On dénombre environ 110 administrateurs judiciaires et plus de 500 mandataires, auxquels il faut ajouter des avocats spécialisés, des banques d’affaires, des conseils (métiers du chiffre), des manageurs intérimaires, ce qui représente au total un peu plus de 2 000 professionnels en France. S’agissant des investisseurs, on trouve un petit nombre de professionnels récurrents et une multitude de manageurs qui, au cours de leur carrière, feront une voire deux reprises. C’est du reste un des rôles de l’AIR (Association des investisseurs en retournement) que de favoriser l’émergence d’un plus grand nombre de repreneurs professionnels. Il faut aussi développer la reprise et l’approche des dossiers de retournement par les industriels, mais cela demande des évolutions législatives notamment par rapport aux risques de coemployeur et aux problématiques fiscales liées aux conversions de créances qui rendent notre droit moins compétitif que d’autres juridictions européennes.

 

Repères

On dénombre environ 63 000 déclarations de cessation de paiement par an.
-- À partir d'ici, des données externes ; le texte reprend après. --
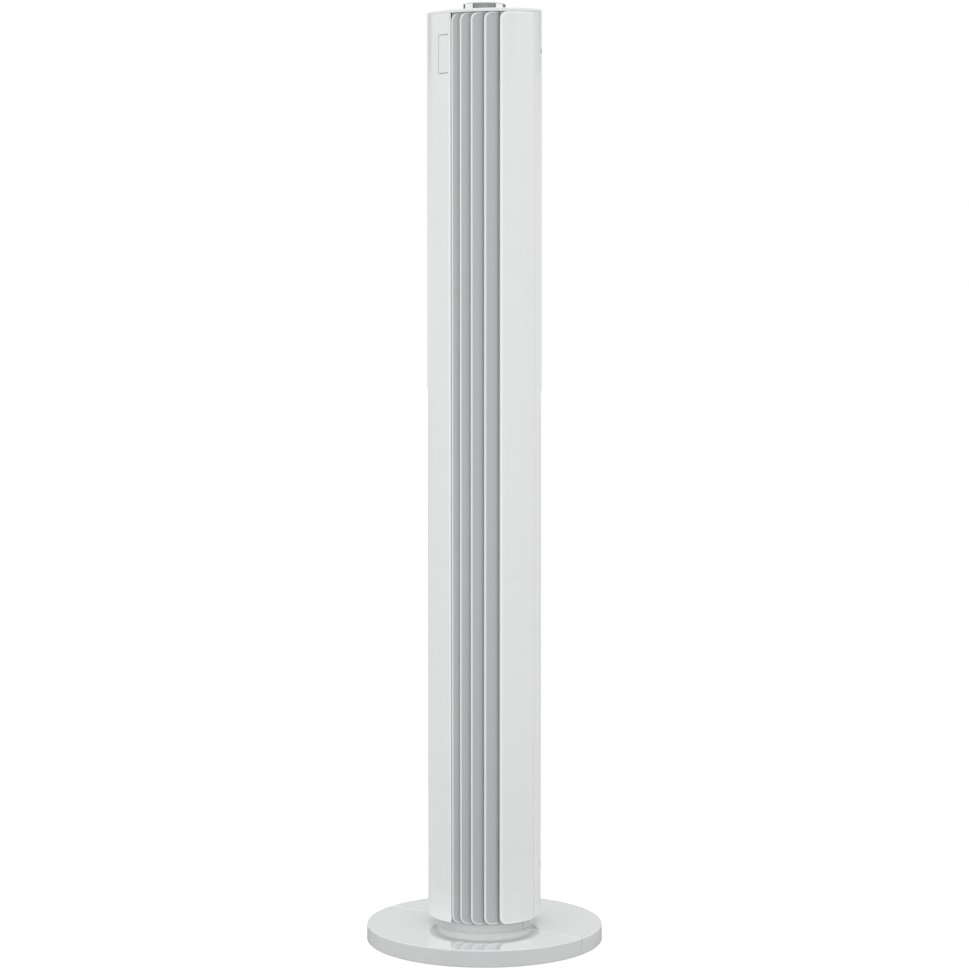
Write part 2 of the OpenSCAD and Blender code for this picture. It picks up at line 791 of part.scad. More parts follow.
// curved blade, drawn as a strip along an arc
blade_points = strip([for (i = [0 : blade_steps]) let (f = i / blade_steps)
    polar(wheel_r - 0.3 - blade_depth * (1 - f), blade_sweep * f * f)], blade_t);

module drive_shaft() color(steel) translate([wheel_x, wheel_y, motor_z + shaft_foot])
    cylinder(h = wheel_z + shaft_reach - motor_z - shaft_foot, r = shaft_r);

module wheel_coupling() color(rubber) translate([wheel_x, wheel_y, wheel_z - 4]) difference() {
    cylinder(h = 16, r = hub_r);
    translate([0, 0, -1]) cylinder(h = 15, r = shaft_r);
}

module wheel_axle() color(steel) translate([wheel_x, wheel_y, wheel_end - 12])
    union() {
        cylinder(h = upper_z + upper_t + 2 - wheel_end + 12, r = axle_r);
        cylinder(h = 12 - wheel_disc_t, r = axle_r + 3);
    }

// ---------- top and controls ----------

module top_cap() color(white) difference() {
    union() {
        translate([0, 0, top_z]) rotate([top_slope, 0, 0]) rotate_extrude() difference() {
            translate([0, -cap_t]) square([column_r, cap_t]);
            translate([column_r - cap_edge, -cap_edge]) difference() {
                square(cap_edge + 1);
                circle(cap_edge, $fn = 48);
            }
        }
        translate([0, 0, top_z - cap_collar]) cylinder(h = cap_collar - 1, r = dial_well_r + bezel_w + 2);
    }
    translate([0, 0, top_z - 20]) cylinder(h = 60, r = dial_well_r + bezel_w + fit);
}

module dial_bezel() color(chrome) translate([0, 0, top_z - bezel_depth]) difference() {
    cylinder(h = bezel_top - top_z + bezel_depth, r = dial_well_r + bezel_w);
    translate([0, 0, bezel_floor]) cylinder(h = 40, r = dial_well_r);
    translate([0, 0, -1]) cylinder(h = 10, r = sleeve_r + loose);
}

module speed_dial() color(chrome) {
    rotate_extrude() difference() {
        union() {
            translate([stem_r + loose, dial_low])
                square([dial_r - stem_r - loose, total_h - dial_low - dial_round]);
            translate([0, total_h - dial_round]) square([dial_r - dial_round, dial_round]);
            translate([dial_r - dial_round, total_h - dial_round]) circle(dial_round, $fn = 32);
            translate([stem_r + loose, board_z + board_t + 1])
                square([sleeve_r - stem_r - loose, dial_low - board_z - board_t]);
        }
        translate([0, dial_low - 40]) square([stem_r + loose, 100]);
        translate([0, total_h - dial_pocket]) square([button_r + loose, 2 * dial_pocket]);
    }
}

module power_button() color(white) {
    rotate_extrude() {
        translate([0, button_top - button_t]) square([button_r - button_round, button_t]);
        translate([0, button_top - button_t]) square([button_r, button_t - button_round]);
        translate([button_r - button_round, button_top - button_round]) circle(button_round, $fn = 24);
        translate([0, board_z + board_t + switch_h + button_travel + 0.2])
            square([stem_r, button_top - 1 - board_z - board_t - switch_h - button_travel]);
    }
}

module control_board() {
    color(board_green) difference() {
        translate([0, 0, board_z]) cylinder(h = board_t, r = control_board_r);
        for (a = board_posts) translate(concat(polar(board_post_r, a), board_z - 1))
            cylinder(h = board_t + 2, r = screw_r);
    }
    color(dark_plastic) translate([0, 0, board_z]) cylinder(h = board_t + switch_h, r = stem_r - 0.2);
}

module dial_encoder() color(dark_plastic) difference() {
    translate([-encoder_w / 2, -encoder_w / 2, board_z + board_t]) cube([encoder_w, encoder_w, encoder_h]);
    translate([0, 0, board_z]) cylinder(h = encoder_h + 10, r = sleeve_r + run);
}

module display_window() color(white) {
    translate([0, 0, window_z + window_line]) linear_extrude(window_h - 2 * window_line)
        ring_part(column_r - fit, inner_r - flange_skin / 2,
            window_start + window_line, window_end - window_line);
    translate([0, 0, window_z - window_flange]) linear_extrude(window_h + 2 * window_flange)
        ring_part(inner_r - fit / 2, inner_r - flange_skin, window_start - window_flange, window_end + 1.6);
}

module display_board() rotate([0, 0, display_a]) {
    color(board_green) translate([-11, -display_r, window_z - 3])
        cube([22, board_t, board_z - window_z + 3]);
    color(dark_plastic) translate([-7, -inner_r + 2.2, window_z + 4])
        cube([14, inner_r - 2.2 - display_r, board_z - window_z - 5]);
}

base_front();
base_rear();
base_cover();
ballast_plate();
rubber_feet();
base_screws();
swivel_hub();
hub_screws();
thrust_ring();
hub_washer();
fixed_gear();
hub_nut();
cord_gland();
column_foot();
pivot_bush();
motor_plate();
upper_plate();
front_panel();
side_panel();
slat_1();
slat_2();
slat_3();
slat_4();
slat_combs();
slat_tabs();
end_liners();
rear_shell();
shell_screws();
duct_tongue();
duct_guide();
fan_motor();
motor_damper();
swing_motor();
main_board();
axle_bush();
top_cap();
dial_bezel();
control_board();
dial_encoder();
display_window();
display_board();
air_wheel();
drive_shaft();
wheel_coupling();
wheel_axle();
swing_pinion();
speed_dial();
power_button();
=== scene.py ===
"""Looks of a slim column fan that swings on a round base.

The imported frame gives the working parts; this script adds the visible shells, the slats, the rear
louvres and the controls as smooth surfaces, dresses every part and sets up a plain bright studio.
Units are metres, +Z is up, the front faces -Y, and directions are degrees from the front towards +X.
"""

import json
import logging
import math
from dataclasses import dataclass, field
from enum import Enum

import bmesh
import bpy
import numpy as np
from numpy.typing import NDArray
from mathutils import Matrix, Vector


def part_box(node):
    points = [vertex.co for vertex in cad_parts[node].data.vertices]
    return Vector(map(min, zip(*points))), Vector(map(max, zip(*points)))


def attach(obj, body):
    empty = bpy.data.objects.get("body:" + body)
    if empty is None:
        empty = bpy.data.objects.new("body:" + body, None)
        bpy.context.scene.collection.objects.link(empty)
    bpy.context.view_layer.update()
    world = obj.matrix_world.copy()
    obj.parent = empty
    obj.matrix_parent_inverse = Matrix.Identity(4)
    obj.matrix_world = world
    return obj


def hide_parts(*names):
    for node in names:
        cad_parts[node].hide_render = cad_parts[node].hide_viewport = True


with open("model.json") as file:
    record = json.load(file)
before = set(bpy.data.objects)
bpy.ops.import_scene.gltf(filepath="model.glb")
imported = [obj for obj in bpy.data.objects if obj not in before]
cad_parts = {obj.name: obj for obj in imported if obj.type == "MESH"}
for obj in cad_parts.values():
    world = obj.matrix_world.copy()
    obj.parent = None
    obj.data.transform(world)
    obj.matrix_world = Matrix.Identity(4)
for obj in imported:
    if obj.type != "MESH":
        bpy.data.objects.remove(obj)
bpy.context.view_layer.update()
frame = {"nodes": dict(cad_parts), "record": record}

Array = NDArray[np.float64]
Colour = tuple[float, float, float]
Tree = bpy.types.NodeTree
Socket = bpy.types.NodeSocket
LOG = logging.getLogger("fan")
MM = 0.001
WELD = 2e-7
HOLD = 0.3 * MM  # a point this far beside each arc keeps the flats next to it flat
HOLD_SHARE = 0.3  # and never further along a short flat than this share of it
WHITE_LIGHT = (1.0, 1.0, 1.0, 1.0)


class Body(Enum):
    """The moving bodies of the frame."""

    STAND = "stand"
    COLUMN = "column"
    IMPELLER = "impeller"
    PINION = "pinion"
    DIAL = "dial"
    BUTTON = "button"


class Slot(Enum):
    """Material slots of the record."""

    WHITE = "white_plastic"
    SLAT = "slat_plastic"
    DARK = "dark_plastic"
    FRAME = "frame_plastic"
    STEEL = "plated_steel"
    CHROME = "chrome"
    RUBBER = "rubber"
    ACETAL = "acetal"
    BRONZE = "sintered_bronze"
    BOARD = "board"


# ---------------------------------------------------------------- surfaces


def polar(radius: Array | float, degrees: Array | float) -> Array:
    """Points of the plan at a radius and a direction.

    Formula: x is the radius times the sine, y is minus the radius times the cosine.

    Args:
        radius: Distance from the axis.
        degrees: Direction from the front towards +X.

    Returns:
        Array whose last axis is x, y.
    """
    turn = np.radians(degrees)
    return np.stack([radius * np.sin(turn), -radius * np.cos(turn)], axis=-1)


def node_box(node: str) -> tuple[Array, Array]:
    """Lowest and highest corner of a node of the frame, as arrays."""
    low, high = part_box(node)
    return np.array(low), np.array(high)


def grid_quads(rows: int, columns: int, wrap_rows: bool, wrap_columns: bool) -> NDArray[np.int64]:
    """Corner numbers of the quads of a grid whose points are numbered row by row.

    Args:
        rows: Number of rows of points.
        columns: Number of points in a row.
        wrap_rows: Whether the last row joins the first.
        wrap_columns: Whether each row's last point joins its first.

    Returns:
        Array of four point numbers a quad.
    """
    row = np.arange(rows if wrap_rows else rows - 1)[:, None]
    column = np.arange(columns if wrap_columns else columns - 1)[None, :]
    next_row = (row + 1) % rows
    next_column = (column + 1) % columns
    corners = [
        row * columns + column,
        row * columns + next_column,
        next_row * columns + next_column,
        next_row * columns + column,
    ]
    return np.stack(corners, axis=-1).reshape(-1, 4)


def make_piece(
    name: str,
    points: Array,
    quads: NDArray[np.int64],
    extra: list[list[int]] | None = None,
    edge: Array | None = None,
    smooth_angle: float = 40.0,
) -> bpy.types.Object:
    """Makes one closed mesh from points and faces, welds it and turns its faces outwards.

    Args:
        name: Name of the object.
        points: Points, one a row.
        quads: Four point numbers a face.
        extra: More faces, of any number of corners.
        edge: How far each point belongs to a rounded edge, from 0 to 1, kept as the attribute "edge" that
            places the painted edge highlight.
        smooth_angle: Edges sharper than this many degrees stay sharp.

    Returns:
        The object, at the origin.
    """
    mesh = bpy.data.meshes.new(name)
    mesh.from_pydata(points.reshape(-1, 3).tolist(), [], quads.tolist() + (extra or []))
    if edge is not None:
        weights = mesh.attributes.new("edge", "FLOAT", "POINT")
        weights.data.foreach_set("value", edge.ravel())
    work = bmesh.new()
    work.from_mesh(mesh)
    bmesh.ops.remove_doubles(work, verts=work.verts, dist=WELD)
    bmesh.ops.dissolve_degenerate(work, edges=work.edges, dist=WELD)
    bmesh.ops.recalc_face_normals(work, faces=work.faces)
    work.to_mesh(mesh)
    work.free()
    mesh.shade_smooth()
    mesh.set_sharp_from_angle(angle=math.radians(smooth_angle))
    piece = bpy.data.objects.new(name, mesh)
    bpy.context.collection.objects.link(piece)
    return piece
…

Plus de 80 % concernent des sociétés sans véritable activité économique, des coquilles vides, ou des sociétés unipersonnelles dont le dirigeant actionnaire veut arrêter l’activité, souvent par absence de succession. Il s’agit en quelque sorte de « dépôt de bilan poubelle », et dans plus de 70 % des cas la liquidation judiciaire immédiate est prononcée.
Pour les 20 % restants, en revanche, constitués d’un tissu de PME, l’enjeu est colossal, direct et indirect et concerne plus de 250 000 salariés par an. Environ 250 de ces dernières sociétés font plus de 10 millions d’euros de chiffre d’affaires et forment le marché visible du retournement en France.
Ce chiffre peut être multiplié par quatre si l’on rajoute les sociétés qui font l’objet, en amont, de procédures de prévention – généralement efficaces, avec plus de 70 % de réussite.